If I have to deal with this, I'd at least like a revolution. From what I've seen of the entries for the Leica reportage award, a revolution is like a continuous Kodak moment, or Leica moment, I suppose.

I got in an argument on Friday or Saturday about the perishability or non-perishability of calendars.

"I need to get up early."
"Why?"
"Because the Post Office closes early on Saturday, at like, noon or something."
"You have to mail something?"
"Yeah."
"Just mail it on Monday."
"I need to send it soon, though. Plus, the Post Office is crowded on Mondays and I hate standing in line."
"It it perishable?"
"It's a calendar, so it's perishable, in a way."
"What, it's going to mold or something?
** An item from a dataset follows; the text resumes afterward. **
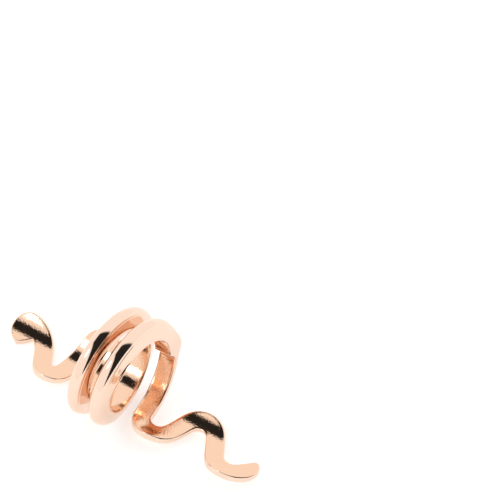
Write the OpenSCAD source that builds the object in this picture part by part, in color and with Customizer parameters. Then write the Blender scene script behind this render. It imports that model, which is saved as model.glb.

Little mice are going to eat it?"
"It's perishable in the way that--it's a 2012 calendar, so the later I send it out, the less use he'll get out of it. If I waited till December 31st, and sent it to him, it'd be totally useless to him."
"That's true. And it's already February. Was it for Christmas?"
"Yeah."

I went to a party on Friday with Stanford people; I hadn't intentionally met anyone from Stanford since graduating. The only Stanford people from my undergraduate years I run into are LDS men who were in my class year but took two years off to go on their Missions and are therefore graduating this year, rather than having graduated in 2010. I'll see one on campus once every few months. By and large, they're quite tolerable.

The party was a "Groundhog's Day Soiree." It was in celebration of someone's leaving for New York to get a Ph.D. in Acoustics. I was worried, because in the invitation, he mentioned he would be debuting his first home-brewed beer at the party. I'd heard many accounts of home-brewed wines turning out disastrously, and brewing beer is much more difficult. I almost didn't go, but then I remembered he was a germaphobe, which reassured me. The beer was fine. He had bottled it, and all the bottle caps popped up properly when the bottles were opened.